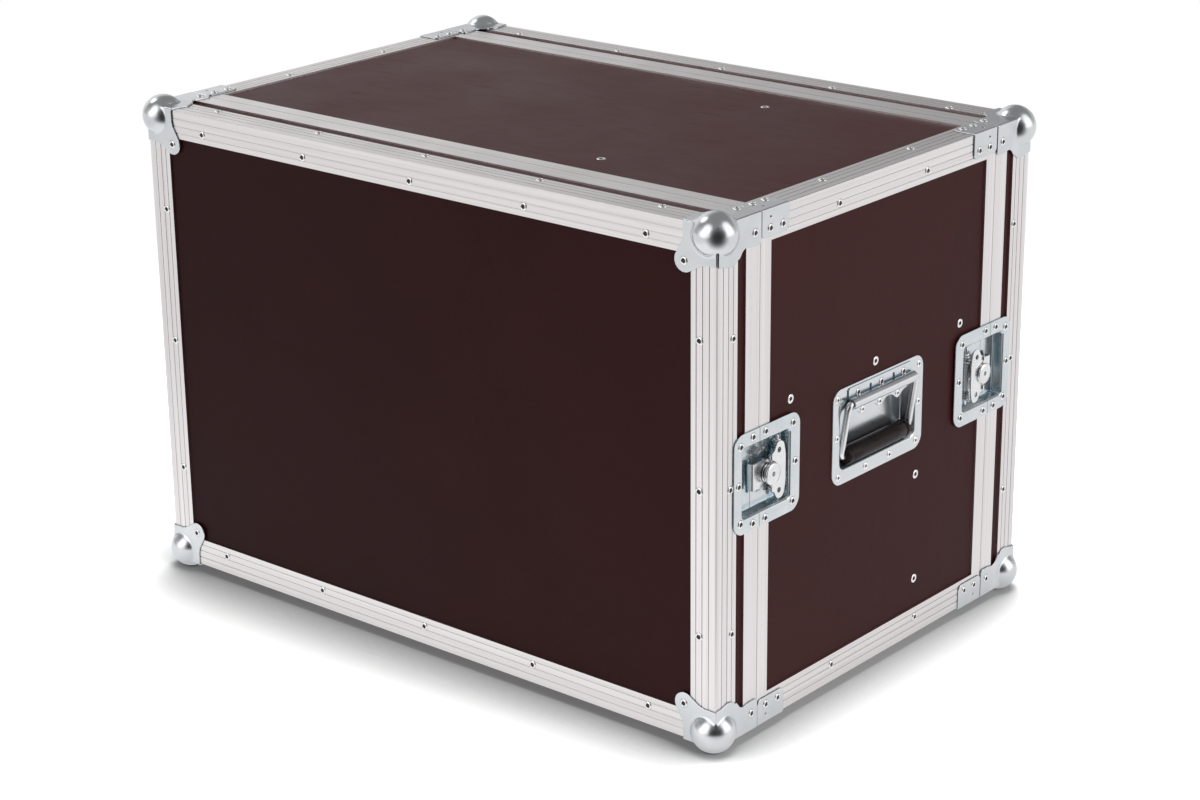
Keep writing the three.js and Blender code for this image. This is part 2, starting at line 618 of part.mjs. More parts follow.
// Outline on the lid's narrow sides, first number from the front face to just short of the parting line.
// A tab runs to the parting line, with a hollow between it and the bulge beside the ball.
function sidePlateShape() {
  const end = LID_DEPTH - PARTING_GAP;
  const { tab, round, start, bulge, bulgeTop } = SIDE_PLATE;
  const hollow = [[34, tab - 0.5], [29, tab - 1], [26.5, tab + 2], [22, bulgeTop - 0.4]];
  const shape = new THREE.Shape();
  shape.moveTo(-CORNER_SHEET, -CORNER_SHEET);
  shape.lineTo(end, -CORNER_SHEET);
  shape.lineTo(end, tab - round);
  shape.quadraticCurveTo(end, tab, end - round, tab);
  shape.lineTo(...hollow[0]);
  shape.quadraticCurveTo(...hollow[1], ...hollow[2]);
  shape.quadraticCurveTo(...hollow[3], bulge, bulgeTop);
  shape.lineTo(-CORNER_SHEET, start);
  return shape;
}

// Ball and three plates, drawn inward from the corner along +x, +y and +z. The lowest balls are worn flat.
function ballCorner(isLower) {
  const sheet = CORNER_SHEET;
  const beyond = LID_DEPTH + BALL_RADIUS;
  const sphere = new THREE.SphereGeometry(BALL_RADIUS, BALL_SIDES, BALL_SIDES / 2);
  sphere.rotateX(Math.PI / 2);
  const ball = solidOf(sphere.translate(BALL_INSET, BALL_INSET, BALL_INSET));
  const side = plate('yz', sidePlateShape(), -sheet, 0);
  const level = plate('yx', sidePlateShape(), -sheet, 0);
  const face = plate('zx', facePlateShape(), -sheet, 0);
  const caseRoom = box(0, beyond, 0, beyond, 0, beyond);
  const floor = box(-beyond, beyond, -beyond, beyond, -beyond, -FOOT);
  const corner = joined(ball, side, level, face).subtract(caseRoom);
  return isLower ? corner.subtract(floor) : corner;
}

for (const end of [FRONT, REAR]) {
  const lid = `${endName[end]}_lid`;
  addPart(`${lid}_tray`, lidTray(end), film);
  addPart(`${lid}_edge_frame`, mitredFrame(angleSection, end * Y_OUT, -end), aluminium);
  addPart(`${lid}_rim`, withoutLatchRooms(mitredFrame(lidRimSection, end * Y_PART, end), end), aluminium);
  for (const [level, z, zSign] of LEVELS) {
    for (const side of [LEFT, RIGHT]) {
      const name = `ball_corner_${level}_${endName[end]}_${sideName[side]}`;
      const corner = ballCorner(level === 'bottom');
      addPart(name, corner, zinc, [side * X_OUT, end * Y_OUT, z], [-side, -end, zSign]);
    }
  }
}

export default rackCase;
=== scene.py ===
"""Equipment rack case: looks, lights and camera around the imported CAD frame."""
import math

import bmesh
import bpy
import numpy as np
from mathutils import Matrix, Vector
from mathutils.geometry import tessellate_polygon


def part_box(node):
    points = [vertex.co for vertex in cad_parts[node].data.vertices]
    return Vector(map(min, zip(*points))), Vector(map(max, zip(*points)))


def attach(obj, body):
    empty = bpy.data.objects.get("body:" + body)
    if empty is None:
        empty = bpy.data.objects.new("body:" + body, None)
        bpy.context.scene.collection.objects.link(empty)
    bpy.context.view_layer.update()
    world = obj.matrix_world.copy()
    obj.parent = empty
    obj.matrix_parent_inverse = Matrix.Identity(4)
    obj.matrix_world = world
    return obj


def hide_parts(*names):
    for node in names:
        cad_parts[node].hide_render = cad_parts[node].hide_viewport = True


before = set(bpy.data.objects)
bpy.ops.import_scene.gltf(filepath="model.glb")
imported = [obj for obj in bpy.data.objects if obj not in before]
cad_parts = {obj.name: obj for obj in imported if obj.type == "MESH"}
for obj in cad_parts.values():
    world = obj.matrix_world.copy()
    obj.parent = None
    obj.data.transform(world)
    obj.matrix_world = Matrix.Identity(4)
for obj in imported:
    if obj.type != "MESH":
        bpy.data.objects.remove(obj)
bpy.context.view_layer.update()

# ---- places, in millimetres, read from the frame ----

MM = 0.001
lid_low, lid_high = (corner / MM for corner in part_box("front_lid_edge_frame"))
rim_low, rim_high = (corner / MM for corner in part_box("front_rim"))
X_OUT = lid_high.x
Y_OUT = -lid_low.y
Z_LOW = lid_low.z
Z_HIGH = lid_high.z
Z_MID = (Z_LOW + Z_HIGH) / 2
PARTING_GAP = 0.2
Y_PART = -rim_low.y + PARTING_GAP
LID_DEPTH = Y_OUT - Y_PART
FOOT = Z_LOW
SKIN = 1.5
RIM_WIDTH = 12.2
FAR = 50.0           # a distance past every shape, for the distance fields
QUARTER = np.radians(range(0, 91, 15))      # a quarter turn, for bends

SIDES = {"left": -1, "right": 1}
ENDS = {"front": -1, "rear": 1}
LEVELS = {"top": 1, "bottom": -1}


# ---- shapes: a shape is (vertices as an N x 3 array, list of faces) ----

def merge(*shapes):
    vertices, faces, count = [], [], 0
    for points, polygons in shapes:
        vertices.append(points)
        faces += [tuple(i + count for i in polygon) for polygon in polygons]
        count += len(points)
    return np.concatenate(vertices), faces


def flipped(faces):
    return [tuple(reversed(face)) for face in faces]


def signed_volume(shape):
    points, faces = shape
    total = 0.0
    for face in faces:
        a = points[face[0]]
        for i in range(1, len(face) - 1):
            total += np.dot(a, np.cross(points[face[i]], points[face[i + 1]]))
    return total


def outward(shape):
    points, faces = shape
    return (points, flipped(faces)) if signed_volume(shape) < 0 else shape


def placed(shape, place=(0, 0, 0), signs=(1, 1, 1)):
    """The shape mirrored by the signs and moved to a place."""
    points, faces = shape
    moved = points * np.array(signs, float) + np.array(place, float)
    return moved, (flipped(faces) if np.prod(signs) < 0 else faces)


def stamped(shape, origin, normal):
    """A shape drawn with +x outward, turned so that +x points along the normal, set at the origin."""
    points, faces = shape
    n = np.array(normal, float)
    side = np.array((0, 0, 1.0)) if abs(n[2]) < 0.5 else np.array((1.0, 0, 0))
    basis = np.stack([n, np.cross(side, n), side])
    return points @ basis + np.array(origin, float), faces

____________

▸ Problem details:
Nothing should be left out: repeat all of the data exactly.

▸ Exercise solution:
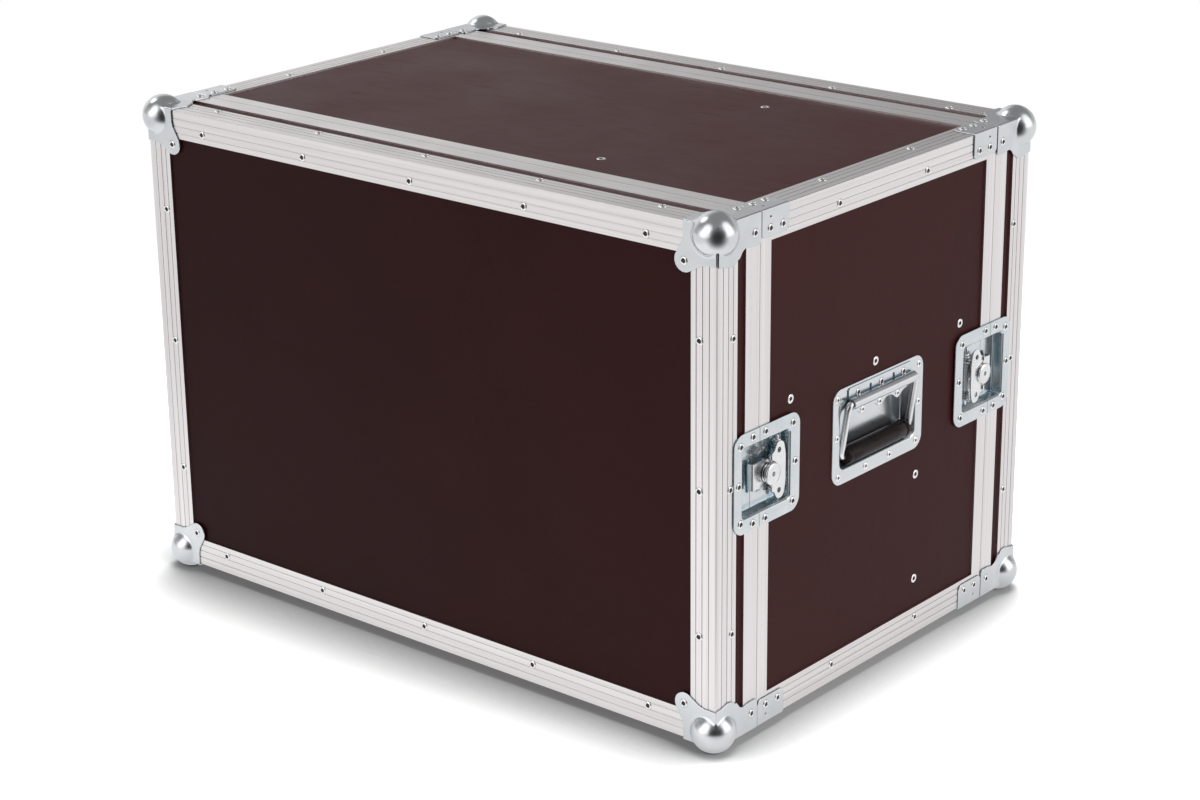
Keep writing the three.js and Blender code for this image. This is part 2, starting at line 618 of part.mjs. More parts follow.
// Outline on the lid's narrow sides, first number from the front face to just short of the parting line.
// A tab runs to the parting line, with a hollow between it and the bulge beside the ball.
function sidePlateShape() {
  const end = LID_DEPTH - PARTING_GAP;
  const { tab, round, start, bulge, bulgeTop } = SIDE_PLATE;
  const hollow = [[34, tab - 0.5], [29, tab - 1], [26.5, tab + 2], [22, bulgeTop - 0.4]];
  const shape = new THREE.Shape();
  shape.moveTo(-CORNER_SHEET, -CORNER_SHEET);
  shape.lineTo(end, -CORNER_SHEET);
  shape.lineTo(end, tab - round);
  shape.quadraticCurveTo(end, tab, end - round, tab);
  shape.lineTo(...hollow[0]);
  shape.quadraticCurveTo(...hollow[1], ...hollow[2]);
  shape.quadraticCurveTo(...hollow[3], bulge, bulgeTop);
  shape.lineTo(-CORNER_SHEET, start);
  return shape;
}

// Ball and three plates, drawn inward from the corner along +x, +y and +z. The lowest balls are worn flat.
function ballCorner(isLower) {
  const sheet = CORNER_SHEET;
  const beyond = LID_DEPTH + BALL_RADIUS;
  const sphere = new THREE.SphereGeometry(BALL_RADIUS, BALL_SIDES, BALL_SIDES / 2);
  sphere.rotateX(Math.PI / 2);
  const ball = solidOf(sphere.translate(BALL_INSET, BALL_INSET, BALL_INSET));
  const side = plate('yz', sidePlateShape(), -sheet, 0);
  const level = plate('yx', sidePlateShape(), -sheet, 0);
  const face = plate('zx', facePlateShape(), -sheet, 0);
  const caseRoom = box(0, beyond, 0, beyond, 0, beyond);
  const floor = box(-beyond, beyond, -beyond, beyond, -beyond, -FOOT);
  const corner = joined(ball, side, level, face).subtract(caseRoom);
  return isLower ? corner.subtract(floor) : corner;
}

for (const end of [FRONT, REAR]) {
  const lid = `${endName[end]}_lid`;
  addPart(`${lid}_tray`, lidTray(end), film);
  addPart(`${lid}_edge_frame`, mitredFrame(angleSection, end * Y_OUT, -end), aluminium);
  addPart(`${lid}_rim`, withoutLatchRooms(mitredFrame(lidRimSection, end * Y_PART, end), end), aluminium);
  for (const [level, z, zSign] of LEVELS) {
    for (const side of [LEFT, RIGHT]) {
      const name = `ball_corner_${level}_${endName[end]}_${sideName[side]}`;
      const corner = ballCorner(level === 'bottom');
      addPart(name, corner, zinc, [side * X_OUT, end * Y_OUT, z], [-side, -end, zSign]);
    }
  }
}

export default rackCase;
=== scene.py ===
"""Equipment rack case: looks, lights and camera around the imported CAD frame."""
import math

import bmesh
import bpy
import numpy as np
from mathutils import Matrix, Vector
from mathutils.geometry import tessellate_polygon


def part_box(node):
    points = [vertex.co for vertex in cad_parts[node].data.vertices]
    return Vector(map(min, zip(*points))), Vector(map(max, zip(*points)))


def attach(obj, body):
    empty = bpy.data.objects.get("body:" + body)
    if empty is None:
        empty = bpy.data.objects.new("body:" + body, None)
        bpy.context.scene.collection.objects.link(empty)
    bpy.context.view_layer.update()
    world = obj.matrix_world.copy()
    obj.parent = empty
    obj.matrix_parent_inverse = Matrix.Identity(4)
    obj.matrix_world = world
    return obj


def hide_parts(*names):
    for node in names:
        cad_parts[node].hide_render = cad_parts[node].hide_viewport = True


before = set(bpy.data.objects)
bpy.ops.import_scene.gltf(filepath="model.glb")
imported = [obj for obj in bpy.data.objects if obj not in before]
cad_parts = {obj.name: obj for obj in imported if obj.type == "MESH"}
for obj in cad_parts.values():
    world = obj.matrix_world.copy()
    obj.parent = None
    obj.data.transform(world)
    obj.matrix_world = Matrix.Identity(4)
for obj in imported:
    if obj.type != "MESH":
        bpy.data.objects.remove(obj)
bpy.context.view_layer.update()

# ---- places, in millimetres, read from the frame ----

MM = 0.001
lid_low, lid_high = (corner / MM for corner in part_box("front_lid_edge_frame"))
rim_low, rim_high = (corner / MM for corner in part_box("front_rim"))
X_OUT = lid_high.x
Y_OUT = -lid_low.y
Z_LOW = lid_low.z
Z_HIGH = lid_high.z
Z_MID = (Z_LOW + Z_HIGH) / 2
PARTING_GAP = 0.2
Y_PART = -rim_low.y + PARTING_GAP
LID_DEPTH = Y_OUT - Y_PART
FOOT = Z_LOW
SKIN = 1.5
RIM_WIDTH = 12.2
FAR = 50.0           # a distance past every shape, for the distance fields
QUARTER = np.radians(range(0, 91, 15))      # a quarter turn, for bends

SIDES = {"left": -1, "right": 1}
ENDS = {"front": -1, "rear": 1}
LEVELS = {"top": 1, "bottom": -1}


# ---- shapes: a shape is (vertices as an N x 3 array, list of faces) ----

def merge(*shapes):
    vertices, faces, count = [], [], 0
    for points, polygons in shapes:
        vertices.append(points)
        faces += [tuple(i + count for i in polygon) for polygon in polygons]
        count += len(points)
    return np.concatenate(vertices), faces


def flipped(faces):
    return [tuple(reversed(face)) for face in faces]


def signed_volume(shape):
    points, faces = shape
    total = 0.0
    for face in faces:
        a = points[face[0]]
        for i in range(1, len(face) - 1):
            total += np.dot(a, np.cross(points[face[i]], points[face[i + 1]]))
    return total


def outward(shape):
    points, faces = shape
    return (points, flipped(faces)) if signed_volume(shape) < 0 else shape


def placed(shape, place=(0, 0, 0), signs=(1, 1, 1)):
    """The shape mirrored by the signs and moved to a place."""
    points, faces = shape
    moved = points * np.array(signs, float) + np.array(place, float)
    return moved, (flipped(faces) if np.prod(signs) < 0 else faces)


def stamped(shape, origin, normal):
    """A shape drawn with +x outward, turned so that +x points along the normal, set at the origin."""
    points, faces = shape
    n = np.array(normal, float)
    side = np.array((0, 0, 1.0)) if abs(n[2]) < 0.5 else np.array((1.0, 0, 0))
    basis = np.stack([n, np.cross(side, n), side])
    return points @ basis + np.array(origin, float), faces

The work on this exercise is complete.